(Data entries)
** start **
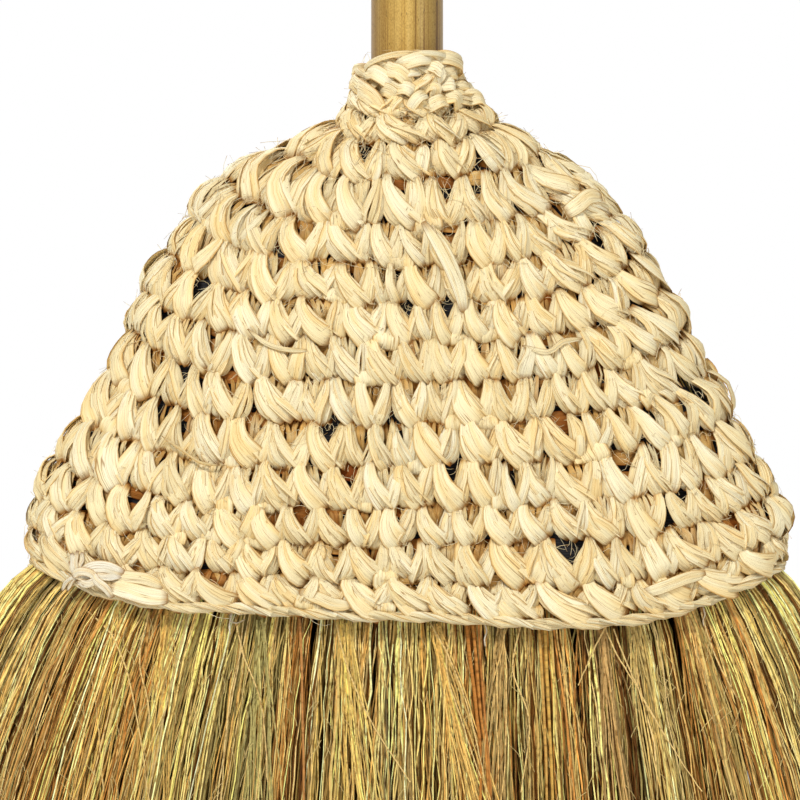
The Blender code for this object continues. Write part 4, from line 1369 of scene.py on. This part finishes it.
# Where a zone of the fan ends at the hem, in millimetres from the middle, and the mix of stalks
# in it: gold, pale, olive, green, brown, dark and orange.
ZONES = (
    (-106, (5, 4, 5, 2, 1, 1, 0)),
    (-72, (7, 4, 3, 0, 3, 1, 1)),
    (-41, (4, 5, 7, 7, 0, 1, 0)),
    (-31, (3, 1, 2, 0, 7, 2, 0)),
    (20, (8, 6, 5, 1, 1, 2, 0)),
    (27, (2, 1, 1, 0, 2, 2, 7)),
    (46, (4, 3, 5, 2, 2, 2, 0)),
    (58, (5, 2, 3, 1, 2, 2, 3)),
    (82, (2, 2, 4, 2, 2, 6, 0)),
    (98, (3, 2, 5, 2, 3, 3, 0)),
    (107, (6, 4, 2, 0, 3, 1, 1)),
    (140, (3, 4, 8, 7, 3, 3, 0)),
)
# How light the fan is at these places.
LIGHT_PLACES = (-130, -60, 0, 60, 70, 84, 96, 140)
LIGHTNESS = (0.98, 1.02, 1.06, 0.98, 0.84, 1.02, 1.0, 0.90)


def stalk_colours(places, outside):
    """A colour for each stalk, drawn from the mix of its zone. Painted shade darkens it deep in the
    fan, and painted light brightens the stalks of its outer face.
    """
    edges = np.array([zone[0] for zone in ZONES])
    mixes = np.array([zone[1] for zone in ZONES], dtype=float)
    mixes /= mixes.sum(axis=1, keepdims=True)
    zone = np.searchsorted(edges, places + chance.normal(0, 1.2, len(places)))
    zone = np.clip(zone, 0, len(edges) - 1)
    draw = chance.uniform(0, 1, len(places))
    kind = (draw[:, None] > np.cumsum(mixes[zone], axis=1)).sum(axis=1)
    kind = np.clip(kind, 0, len(STALK_COLOURS) - 1)
    # Painted light and shade: a stalk deep in the fan is painted dark, and one on its outer face brighter
    # than its own colour.
    light = np.interp(outside, (0.0, 0.82, 0.93, 1.0), (0.06, 0.11, 0.70, 1.50))
    light *= np.interp(places, LIGHT_PLACES, LIGHTNESS)
    # Many stalks are duller than the rest, and none is much brighter.
    light *= np.minimum(chance.normal(1.06, 0.36, len(places)), 1.32)
    clump = np.round(places / CLUMP_PITCH).astype(int) + 200
    light *= np.random.default_rng(5).normal(1.0, 0.12, 400)[clump]
    # Painted shade: the deeper a stalk lies, the more red it is painted.
    near = np.interp(outside, (0.84, 0.98), (0.0, 1.0))
    tone_and_painted_light = np.stack((light, light * (0.8 + 0.2 * near), light * (0.4 + 0.6 * near)), axis=1)
    return STALK_COLOURS[kind] * tone_and_painted_light


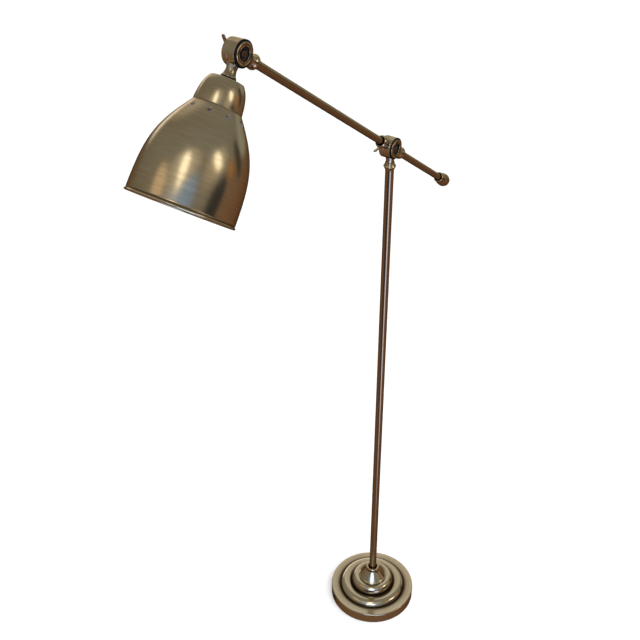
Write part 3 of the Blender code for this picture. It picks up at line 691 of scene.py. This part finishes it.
bulb = {"neck": 103.3, "radius": 30.0, "end": 192.0, "sides": 96}
middle = bulb["end"] - bulb["radius"]
glassFoot = bulb["neck"] + 0.1
glassOutline = ([(0, glassFoot)]
                + swoop((12.6, glassFoot), (13.4, 117.0), (23.5, 133.0), (27.0, middle - 13.08), 14)[:-1]
                + bow((0, middle), (bulb["radius"],) * 2, -25.84, 90, 20))
turned("bulbGlass", glassOutline, bulb["sides"], shadeFromHead, "bulb", frostedGlass,
       "bulb_glass", False)
print("holder and bulb made")

# ---- CAD nodes that stay
stays = {steel: ("base_stud", "base_nut", "base_washer", "base_spacer", "pole_lower_bush", "pole_spigot",
                 "arm_spigot_pole_end", "tail_spigot", "arm_spigot_shade_end", "shade_nipple",
                 "shade_locknut", "centre_contact", "holder_screw_shell"),
         capBrass: ("bulb_cap",), castIron: ("base_weight",),
         rubber: ("base_pad", "pole_lead", "arm_lead", "pole_joint_friction_washer",
                  "head_joint_friction_washer"),
         whitePlastic: ("holder_insulator",)}
for finish, names in stays.items():
    for name in names:
        node = frame["nodes"][name]
        for slot in node.material_slots:
            slot.material = finish

# ---- floor, light and camera
floor = {"size": 40.0, "colour": (0.80, 0.80, 0.80)}
floorMesh = bpy.data.meshes.new("floor")
far = floor["size"] / 2
floorMesh.from_pydata([(-far, -far, 0), (far, -far, 0), (far, far, 0), (-far, far, 0)], [], [(0, 1, 2, 3)])
floorPiece = bpy.data.objects.new("floor", floorMesh)
bpy.context.scene.collection.objects.link(floorPiece)
floorFinish = Finish("pale floor")
floorFinish.set(Base_Color=floor["colour"], Roughness=0.9)
floorMesh.materials.append(floorFinish.material)
floorPiece.visible_glossy = False

studio = {"softness": 0.35, "backdrop": (0.87, 0.87, 0.86),
          "heights": [(0.08, (0.25, 0.145, 0.09)), (0.28, (0.31, 0.18, 0.112)),
                      (0.46, (0.31, 0.225, 0.155)), (0.60, (0.33, 0.32, 0.275)), (1.0, (0.36, 0.35, 0.31))]}
# soft cards round the studio: azimuth and elevation in degrees, half width and half height, colour
cards = {
    "pale wall": (30, 32, 36, 30, (0.80, 0.77, 0.71)),
    "grey sill": (6, 0, 34, 12, (0.52, 0.56, 0.50)),
    "dark back": (52, -38, 30, 26, (0.07, 0.045, 0.03)),
    "dark front": (-160, -22, 30, 18, (0.05, 0.058, 0.075)),
    "low window": (-126, -26, 13, 18, (1.5, 1.75, 2.7)),
    "grey front": (-150, 30, 31, 15, (0.40, 0.62, 1.08)),
    "warm glow": (-150, 52, 26, 14, (0.68, 0.62, 0.50)),
    "warm lamp": (-152, 51, 7, 12, (3.2, 3.05, 2.65)),
    "second glow": (-80, 26, 24, 13, (0.62, 0.55, 0.44)),
    "second lamp": (-76, 27, 7, 10, (3.2, 3.0, 2.55)),
    "third lamp": (157, 39, 13, 7, (1.2, 0.98, 0.72)),
    "bright strip": (50, 8, 28, 7, (2.7, 2.85, 3.1)),
    "dark corner": (-80, -2, 18, 10, (0.035, 0.04, 0.05)),
    "orange curtain": (-54, 3, 7, 8, (0.62, 0.29, 0.09)),
    "dark post": (-33, 0, 8, 16, (0.08, 0.065, 0.05)),
}
world = bpy.data.worlds.new("studio")
bpy.context.scene.world = world
sky = Finish("studio", world)
way = sky.add("ShaderNodeTexCoord")
level = sky.add("ShaderNodeSeparateXYZ", None, {0: way}, 2) * 0.5 + 0.5
light = sky.add("ShaderNodeValToRGB", {"stops": studio["heights"]}, {0: level})
for azimuth, elevation, wide, tall, colour in cards.values():
    a, e = math.radians(azimuth), math.radians(elevation)
    ahead = Vector((math.cos(a) * math.cos(e), math.sin(a) * math.cos(e), math.sin(e)))
    right = Vector((-math.sin(a), math.cos(a), 0))
    up = ahead.cross(right)

    def along(axis):
        return sky.add("ShaderNodeVectorMath", {"operation": "DOT_PRODUCT"}, {0: way, 1: axis}, 1)

    side = along(right) * (1 / math.sin(math.radians(wide)))
    rise = along(up) * (1 / math.sin(math.radians(tall)))
    spot = sky.between(side * side + rise * rise, 1 + studio["softness"], 1 - studio["softness"])
    light = sky.blend(spot * sky.between(along(ahead), 0.0, 0.1), light, colour)
# the camera sees a plain pale wall past the floor, the plate reflects the cards
seen = sky.add("ShaderNodeLightPath")
sky.set(Color=sky.blend(seen, light, studio["backdrop"]))


def lamp(name, kind, at, aim, power, colour, **more):
    data = bpy.data.lights.new(name, kind)
    data.energy, data.color = power, colour
    for key, value in more.items():
        setattr(data, key, value)
    box = bpy.data.objects.new(name, data)
    bpy.context.scene.collection.objects.link(box)
    box.location = at
    box.rotation_euler = (Vector(aim) - Vector(at)).to_track_quat("-Z", "Y").to_euler()
    box.visible_camera = False
    return box


# the sun and the fill light the floor and the unpolished parts, and don't show in the plate
lamp("sun", "SUN", (-1.0, -1.6, 4.0), (0, 0, 0), 2.75, (1.0, 1.0, 1.0), angle=1.0).visible_glossy = False
lamp("fill", "AREA", (2.4, -1.8, 2.6), (0, 0, 0.6), 30, (0.98, 0.99, 1.0),
     size=1.8).visible_glossy = False
lamp("window", "AREA", (-2.3, -1.35, 0.95), (0, 0, 0.1), 16.0, (0.72, 1.0, 1.5), shape="RECTANGLE",
     size=1.3, size_y=1.0)

view = {"at": (-1.5737, -0.9681, 2.1758), "turn": -53.82, "tip": 56.1, "roll": -0.12, "lens": 53.44}
camera = bpy.data.objects.new("camera", bpy.data.cameras.new("camera"))
bpy.context.scene.collection.objects.link(camera)
camera.matrix_world = (Matrix.Translation(view["at"])
                       @ Matrix.Rotation(math.radians(view["turn"]), 4, "Z")
                       @ Matrix.Rotation(math.radians(view["tip"]), 4, "X")
                       @ Matrix.Rotation(math.radians(view["roll"]), 4, "Z"))
camera.data.lens = view["lens"]
camera.data.sensor_width = 36
bpy.context.scene.camera = camera
bpy.context.scene.view_settings.view_transform = "Standard"
print("light and camera set")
** end **
The request
Please give back only the lines between the first line of the entries and the line with "return STALK_COLOURS[kind] * tone_and_painted_light", both ends included, word for word.

Complete output
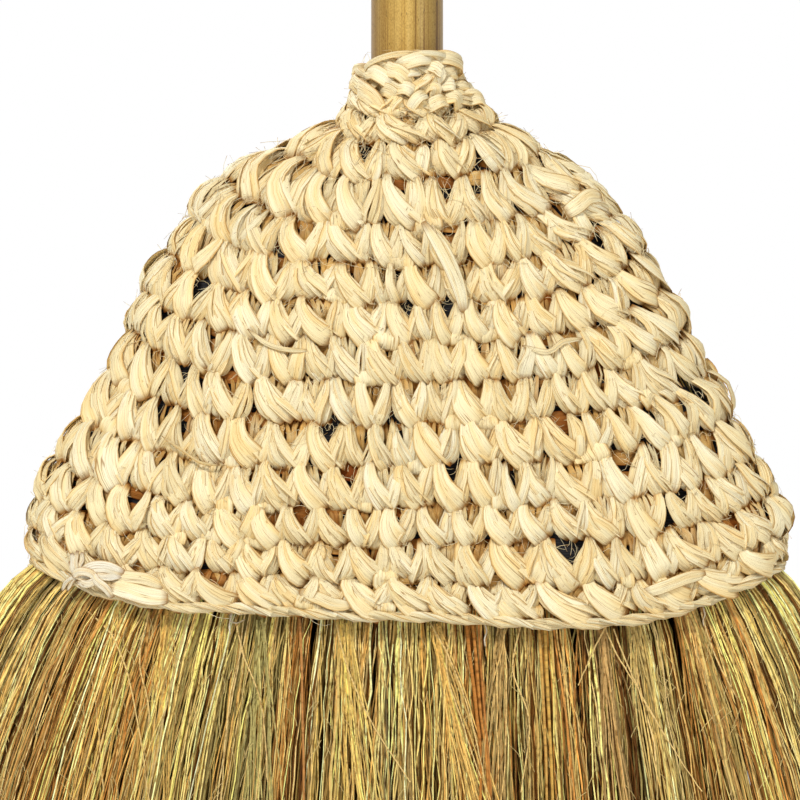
The Blender code for this object continues. Write part 4, from line 1369 of scene.py on. This part finishes it.
# Where a zone of the fan ends at the hem, in millimetres from the middle, and the mix of stalks
# in it: gold, pale, olive, green, brown, dark and orange.
ZONES = (
    (-106, (5, 4, 5, 2, 1, 1, 0)),
    (-72, (7, 4, 3, 0, 3, 1, 1)),
    (-41, (4, 5, 7, 7, 0, 1, 0)),
    (-31, (3, 1, 2, 0, 7, 2, 0)),
    (20, (8, 6, 5, 1, 1, 2, 0)),
    (27, (2, 1, 1, 0, 2, 2, 7)),
    (46, (4, 3, 5, 2, 2, 2, 0)),
    (58, (5, 2, 3, 1, 2, 2, 3)),
    (82, (2, 2, 4, 2, 2, 6, 0)),
    (98, (3, 2, 5, 2, 3, 3, 0)),
    (107, (6, 4, 2, 0, 3, 1, 1)),
    (140, (3, 4, 8, 7, 3, 3, 0)),
)
# How light the fan is at these places.
LIGHT_PLACES = (-130, -60, 0, 60, 70, 84, 96, 140)
LIGHTNESS = (0.98, 1.02, 1.06, 0.98, 0.84, 1.02, 1.0, 0.90)


def stalk_colours(places, outside):
    """A colour for each stalk, drawn from the mix of its zone. Painted shade darkens it deep in the
    fan, and painted light brightens the stalks of its outer face.
    """
    edges = np.array([zone[0] for zone in ZONES])
    mixes = np.array([zone[1] for zone in ZONES], dtype=float)
    mixes /= mixes.sum(axis=1, keepdims=True)
    zone = np.searchsorted(edges, places + chance.normal(0, 1.2, len(places)))
    zone = np.clip(zone, 0, len(edges) - 1)
    draw = chance.uniform(0, 1, len(places))
    kind = (draw[:, None] > np.cumsum(mixes[zone], axis=1)).sum(axis=1)
    kind = np.clip(kind, 0, len(STALK_COLOURS) - 1)
    # Painted light and shade: a stalk deep in the fan is painted dark, and one on its outer face brighter
    # than its own colour.
    light = np.interp(outside, (0.0, 0.82, 0.93, 1.0), (0.06, 0.11, 0.70, 1.50))
    light *= np.interp(places, LIGHT_PLACES, LIGHTNESS)
    # Many stalks are duller than the rest, and none is much brighter.
    light *= np.minimum(chance.normal(1.06, 0.36, len(places)), 1.32)
    clump = np.round(places / CLUMP_PITCH).astype(int) + 200
    light *= np.random.default_rng(5).normal(1.0, 0.12, 400)[clump]
    # Painted shade: the deeper a stalk lies, the more red it is painted.
    near = np.interp(outside, (0.84, 0.98), (0.0, 1.0))
    tone_and_painted_light = np.stack((light, light * (0.8 + 0.2 * near), light * (0.4 + 0.6 * near)), axis=1)
    return STALK_COLOURS[kind] * tone_and_painted_light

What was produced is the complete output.